11 Mar 2023
80年代好きライターの純喫茶巡り Vol.20 鶴見の「山百合」で新世代マスターが作るハッピー・ナポリタンを!

昭和の喫茶店を紹介しつつ、その店をイメージして聴きたくなる80年代の名曲を80s好きライターの水原空気がレコメンド。Vol.20は新世代のマスターが最近店を継いだばかりの鶴見「珈琲専門店 山百合」へ。盛りのいいナポリタンと昔ながらのサイフォンコーヒーを、山小屋のようなほっこりする空間で召し上がれ。
前回訪れたのは藤沢「ジュリアン」。
鶴見「山百合」
鶴見の「珈琲専門店 山百合」は1975年オープン。長年地元の人々に愛されてきた喫茶店だ。しかしマスターの引退に伴って2021年に閉店話が浮上したことがある。そんなとき、ひょんなことから店を継いだのが現在の二代目マスター・百合子さん。元々は小学校の教師をしていたが、辞めて休養していた時期にお店の話があったのだそう。”喫茶店好き”は以前から友人に話していたものの、「鶴見の喫茶店、やってみない?」と縁あって紹介され、今日に至る。「ミニチュアを作ってくれるお客さんがいるくらい雰囲気のある佇まいだったので、ぜひやってみたいと思いました」
ティラミス、プリン、ブラウニーなどのスイーツは百合子さんのオリジナル。それ以外は、コーヒーも含めて先代のレシピや味を引き継いでいる。オススメは何と言っても盛りのいいナポリタン。「少なめ」「普通」「大盛り」とあるので、女性なら「少なめ」指定でも良いかも。味もボリュームも満点!頬張れば誰もがハッピーに。王道のカレーも人気です。

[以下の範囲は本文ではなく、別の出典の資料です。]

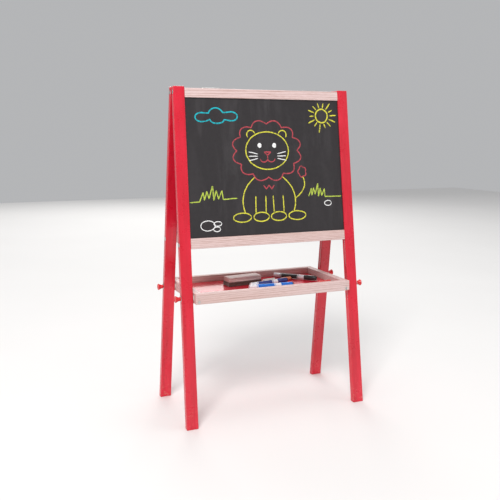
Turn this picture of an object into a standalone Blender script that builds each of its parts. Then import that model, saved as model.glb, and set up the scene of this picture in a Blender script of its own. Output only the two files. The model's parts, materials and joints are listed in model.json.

クセになるコーヒーゼリーは、しっかり固めでビターな味わい。ラム酒を添えた「大人のコーヒーゼリー」もトライしたい。二代目マスターの百合子さんにとって鶴見は全く初めての街だったが、臆せずチャレンジした。まだ引き継いで1年半。けれど、既に地元の人たちからも愛されているのがよくわかる。教師のときと共通しているのは、人のことを型にはめて判断しないこと。お客さんの個性や心持ちを知ることが一番大切なのだそう。つかず離れずのほど良い距離感で接客しつつ、「空間と味を楽しみながらリラックスしていただけたら嬉しいです」
この店の帰り道に聴きたい80年代の名曲
『時をかける少女』
原田知世
今回のオススメは原田知世さんの『時をかける少女』。厨房で働く新マスターの姿を見ていたら、自然と思い出しました。時代も場所も飛び越えて縁がつながるのは、必ず意味があるのだろうと信じている私。大林宣彦監督の映画『時をかける少女』も、戯曲のような独特のセリフ回しとエンドロール、そして15歳の原田知世さんの可憐さが大変印象的な名作だけれど、喫茶店にはあの映画に通じる「時空を超越した魅力」があります。
水原空気のひとこと
そういえば原田知世さん主演のドラマ『スナック キズツキ』に最近ハマっています。スナックと言ってもお酒は置いていないので、ほぼ喫茶店のお話なのだけれど。お客さんの心のわだかまりを、さりげなく解きほぐすマスター役の知世さんがとても良いのです。時をかけて素敵に生きる知世さんの姿そのものが、既に癒し。励みになる。大林監督は知世さんにだけでなく、『時をかける少女』を観た全員にも大きなギフトを送ってくれていたことに気づかされます。
百合柄の壁紙にも注目!
「珈琲専門店 山百合」
住所:神奈川県横浜市鶴見区鶴見中央4-21-12
Tel: :045-521-0560
営業時間:11:00〜19:00(金~21:00)
定休日: 不定休
20席 禁煙
ナポリタン¥900
カレー¥1050
ピザトースト¥800
コーヒーゼリー¥600
アメリカンコーヒー¥500
水原空気 みずはら・くうき
80年代好きライター。夏の扉を開け秘密の花園へ時をかける探偵物語。GINZAウェブ「松田聖子の80年代伝説」でインタビュアーも。